Keywords: meta reinforcement learning, out-of-distribution, reinforcement learning
Abstract: This paper introduces Fast Linearized Adaptive Policy (FLAP), a new meta-reinforcement learning (meta-RL) method that is able to extrapolate well to out-of-distribution tasks without the need to reuse data from training, and adapt almost instantaneously with the need of only a few samples during testing. FLAP builds upon the idea of learning a shared linear representation of the policy so that when adapting to a new task, it suffices to predict a set of linear weights. A separate adapter network is trained simultaneously with the policy such that during adaptation, we can directly use the adapter network to predict these linear weights instead of updating a meta-policy via gradient descent such as in prior Meta-RL algorithms like MAML to obtain the new policy. The application of the separate feed-forward network not only speeds up the adaptation run-time significantly, but also generalizes extremely well to very different tasks that prior Meta-RL methods fail to generalize to.

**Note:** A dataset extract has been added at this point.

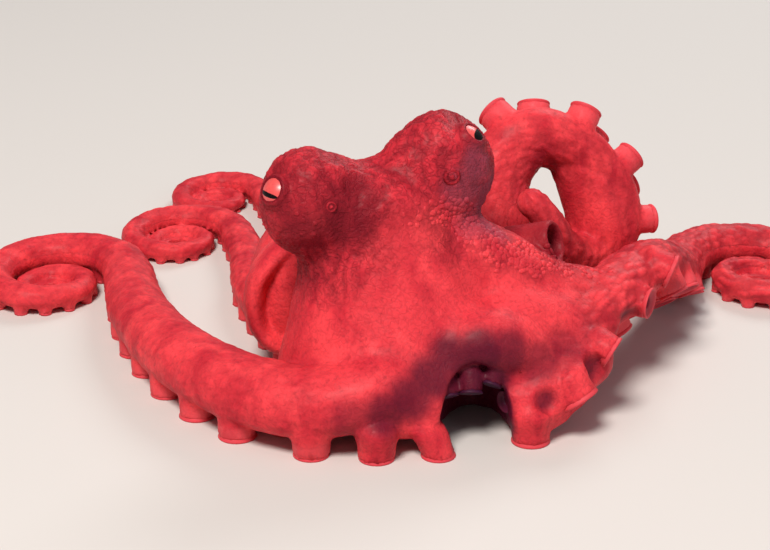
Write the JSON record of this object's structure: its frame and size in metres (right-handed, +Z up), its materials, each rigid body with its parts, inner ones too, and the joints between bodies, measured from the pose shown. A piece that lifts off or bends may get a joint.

Experiments on standard continuous-control meta-RL benchmarks show FLAP presenting significantly stronger performance on out-of-distribution tasks with up to double the average return and up to 8X faster adaptation run-time speeds when compared to prior methods.
One-sentence Summary: Our paper proposes a meta-reinforcement learning algorithm that generalizes well to highly extrapolated test tasks with an adaptation process that showcases a significantly reduced run-time.